Given exercise ▸ Among the lines below, keep only those from the one containing "over, under, back" through the one containing "if empty is", and reproduce them exactly.

Supplied data ▸
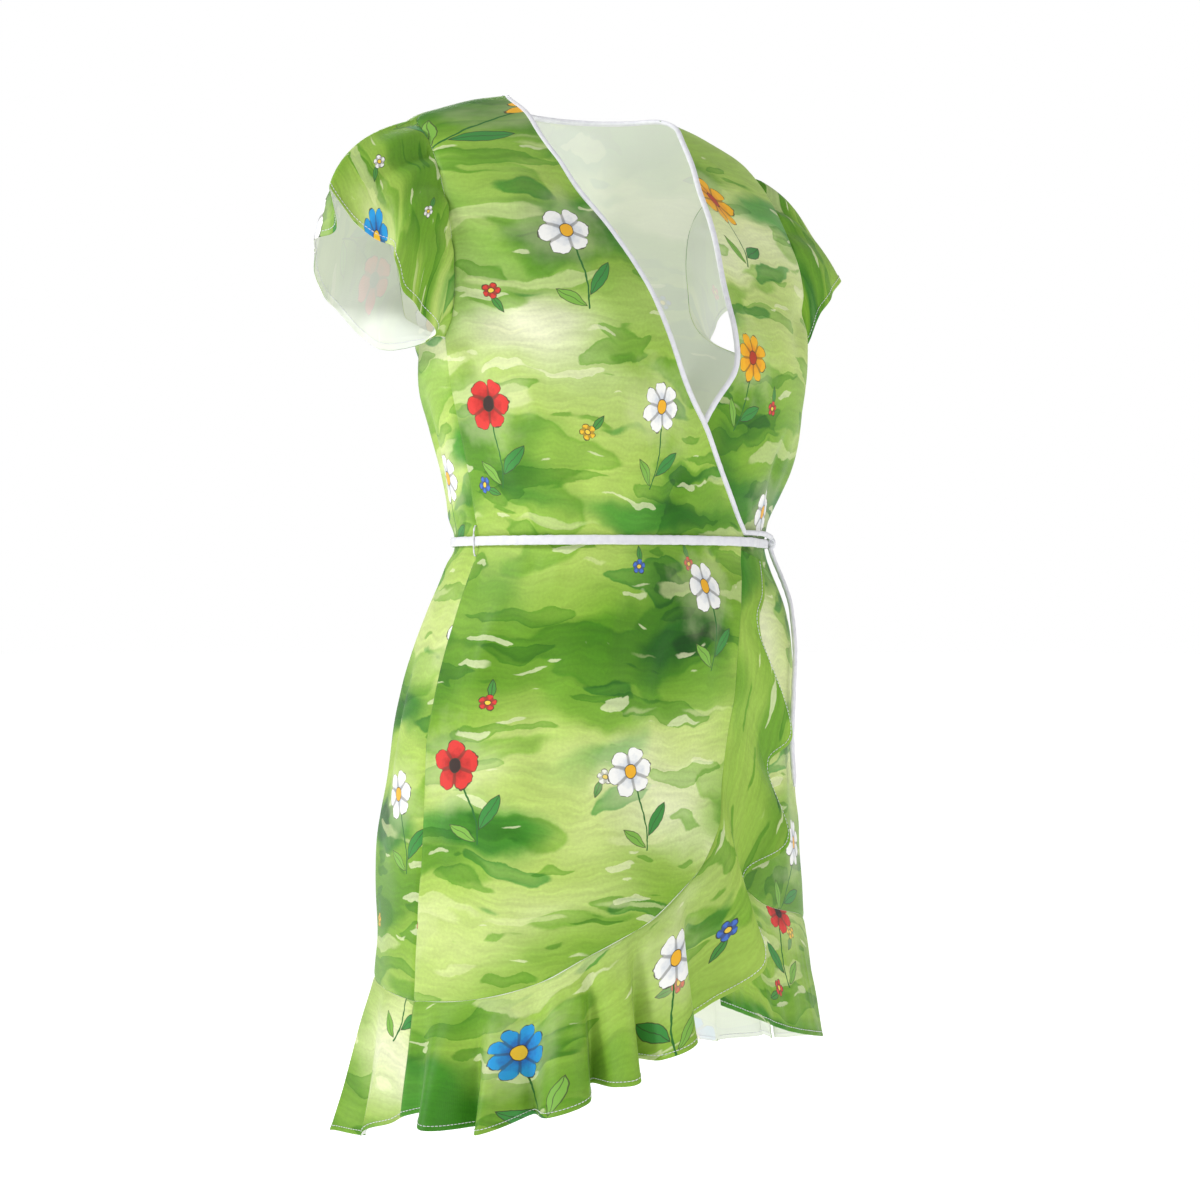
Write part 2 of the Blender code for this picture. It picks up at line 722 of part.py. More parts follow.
def make_tie():
    """The long tie, from the knot across the front, round the back and to the knot."""
    clear = math.degrees((KNOT_HALF[0] + SEAM) / 0.145)
    start, end = KNOT_ANGLE - clear, KNOT_ANGLE - 360.0 + clear
    count = 56
    route = []
    for i in range(count + 1):
        angle = start + (end - start) * i / count
        turned = angle if angle > -180.0 else angle + 360.0
        route.append(band_point(angle, tie_out(turned)))
    return add_curve("waist_tie", route, TIE_THICK / 2, WHITE_CLOTH,
                     half_extra=(TIE_HEIGHT - TIE_THICK) / 2, resolution=1)


def make_strap():
    """The short strap that runs on from the binding at the waist corner to the knot."""
    angle, drop = read_table(NECK_OVER, 1.0)
    start = cloth_point(-angle + 1.6, drop, WRAP_LIFT + WALL / 2)
    end = knot_centre() + Vector((-0.0030, -0.0052, 0.0058))
    middle = cloth_point(44.0, drop - 0.0008, 0.0060)
    return add_curve("wrap_strap", smooth_route([start, middle, end], 12),
                     BINDING_RADIUS * 0.92, WHITE_CLOTH)


def make_knot():
    ball = bmesh.new()
    bmesh.ops.create_uvsphere(ball, u_segments=14, v_segments=9, radius=1.0)
    mesh = bpy.data.meshes.new("tie_knot")
    ball.to_mesh(mesh)
    ball.free()
    for vertex in mesh.vertices:
        vertex.co = Vector(a * b for a, b in zip(vertex.co, KNOT_HALF))
    mesh.shade_smooth()
    knot = add_object("tie_knot", mesh, WHITE_CLOTH)
    knot.location = knot_centre()
    knot.rotation_euler = (0.0, 0.0, math.radians(KNOT_ANGLE))
    return knot


def make_tie_end():
    route = [cloth_point(*row) for row in TIE_END_ROUTE]
    return add_curve("tie_end", smooth_route(route, 34), TIE_END_RADIUS, WHITE_CLOTH)


def make_belt_loop(name, angle):
    """A thread loop from above the tie to below it, which the tie runs through."""
    stand = WALL + LOOP_CLEAR + LOOP_RADIUS
    far = tie_out(angle) + TIE_THICK / 2 + SEAM + LOOP_RADIUS
    route = []
    for i in range(11):
        turn = math.pi * i / 10
        point = band_point(angle, stand + (far - stand) * math.sin(turn) ** 0.5)
        route.append(point + Vector((0, 0, LOOP_REACH * math.cos(turn))))
    return add_curve(name, route, LOOP_RADIUS, WHITE_CLOTH, resolution=1)


# ---------------------------------------------------------------- the dress
def main():
    for old in list(bpy.data.objects):
        bpy.data.objects.remove(old, do_unlink=True)
    pieces = bpy.data.collections.new(COLLECTION)
    bpy.context.scene.collection.children.link(pieces)
    pieces.objects.link(bpy.data.objects.new("dress_frame", None))

    over, under, back = over_front_points(), under_front_points(), back_points()
    last = UNDERARM_ROW + 1
    make_over_flounce(over)
    make_under_flounce(under)
    make_back_flounce(back)
    armhole_rows = back[SHOULDER_ROWS:SHOULDER_ROWS + last]
    make_sleeve("sleeve_right", -1, [row[0] for row in over[:last]],
                [row[-1] for row in armhole_rows], SLEEVE_RIGHT)
    make_sleeve("sleeve_left", 1, [row[0] for row in under[:last]],
                [row[0] for row in armhole_rows], SLEEVE_LEFT)
    make_binding()
    finish_front("front_right", over, -1)
    finish_front("front_left", under, 1)
    finish_back(back)
    make_tie()
    make_strap()
    make_knot()
    make_tie_end()
    make_belt_loop("belt_loop_right", -90.0)
    make_belt_loop("belt_loop_left", 90.0)


main()
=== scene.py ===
# %% [markdown]
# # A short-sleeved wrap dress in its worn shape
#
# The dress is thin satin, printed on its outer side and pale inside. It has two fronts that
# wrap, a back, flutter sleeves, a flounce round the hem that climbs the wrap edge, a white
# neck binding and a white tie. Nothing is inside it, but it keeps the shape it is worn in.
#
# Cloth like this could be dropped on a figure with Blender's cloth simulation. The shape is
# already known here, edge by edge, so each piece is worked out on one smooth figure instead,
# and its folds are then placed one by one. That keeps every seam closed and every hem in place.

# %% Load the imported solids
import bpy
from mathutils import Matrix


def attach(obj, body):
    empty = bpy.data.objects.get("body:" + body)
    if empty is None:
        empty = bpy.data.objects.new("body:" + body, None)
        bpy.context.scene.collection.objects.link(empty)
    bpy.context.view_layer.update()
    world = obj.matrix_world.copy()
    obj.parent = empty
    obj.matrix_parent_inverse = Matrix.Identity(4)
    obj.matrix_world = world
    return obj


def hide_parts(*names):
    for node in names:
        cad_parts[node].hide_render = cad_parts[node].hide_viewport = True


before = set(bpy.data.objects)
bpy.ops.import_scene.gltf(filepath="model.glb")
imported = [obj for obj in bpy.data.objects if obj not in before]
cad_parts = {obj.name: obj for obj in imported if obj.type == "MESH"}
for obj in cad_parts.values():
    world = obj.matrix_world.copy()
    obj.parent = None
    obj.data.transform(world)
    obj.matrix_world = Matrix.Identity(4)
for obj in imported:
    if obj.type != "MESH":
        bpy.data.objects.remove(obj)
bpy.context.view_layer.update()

# %% Modules and units
import math
from bisect import bisect_right

import bpy
from mathutils import Vector, noise

MM = 0.001
scene = bpy.context.scene

# %% [markdown]
# ## Camera
#
# The dress is seen half from its right side, level with its waist, through a long lens. A
# camera could be tracked to a target, but with the view's angle and distance known it is
# simpler to place it on a circle and turn it by the same angle.

# %% Camera
VIEW_ANGLE = math.radians(-40.0)
VIEW_DISTANCE = 2.25
VIEW_HEIGHT = -0.451
VIEW_SHIFT = 0.012
HALF_FRAME, FOCAL_LENGTH = 600, 2452       # of the picture, in its own pixels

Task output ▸
    over, under, back = over_front_points(), under_front_points(), back_points()
    last = UNDERARM_ROW + 1
    make_over_flounce(over)
    make_under_flounce(under)
    make_back_flounce(back)
    armhole_rows = back[SHOULDER_ROWS:SHOULDER_ROWS + last]
    make_sleeve("sleeve_right", -1, [row[0] for row in over[:last]],
                [row[-1] for row in armhole_rows], SLEEVE_RIGHT)
    make_sleeve("sleeve_left", 1, [row[0] for row in under[:last]],
                [row[0] for row in armhole_rows], SLEEVE_LEFT)
    make_binding()
    finish_front("front_right", over, -1)
    finish_front("front_left", under, 1)
    finish_back(back)
    make_tie()
    make_strap()
    make_knot()
    make_tie_end()
    make_belt_loop("belt_loop_right", -90.0)
    make_belt_loop("belt_loop_left", 90.0)


main()
=== scene.py ===
# %% [markdown]
# # A short-sleeved wrap dress in its worn shape
#
# The dress is thin satin, printed on its outer side and pale inside. It has two fronts that
# wrap, a back, flutter sleeves, a flounce round the hem that climbs the wrap edge, a white
# neck binding and a white tie. Nothing is inside it, but it keeps the shape it is worn in.
#
# Cloth like this could be dropped on a figure with Blender's cloth simulation. The shape is
# already known here, edge by edge, so each piece is worked out on one smooth figure instead,
# and its folds are then placed one by one. That keeps every seam closed and every hem in place.

# %% Load the imported solids
import bpy
from mathutils import Matrix


def attach(obj, body):
    empty = bpy.data.objects.get("body:" + body)
    if empty is None:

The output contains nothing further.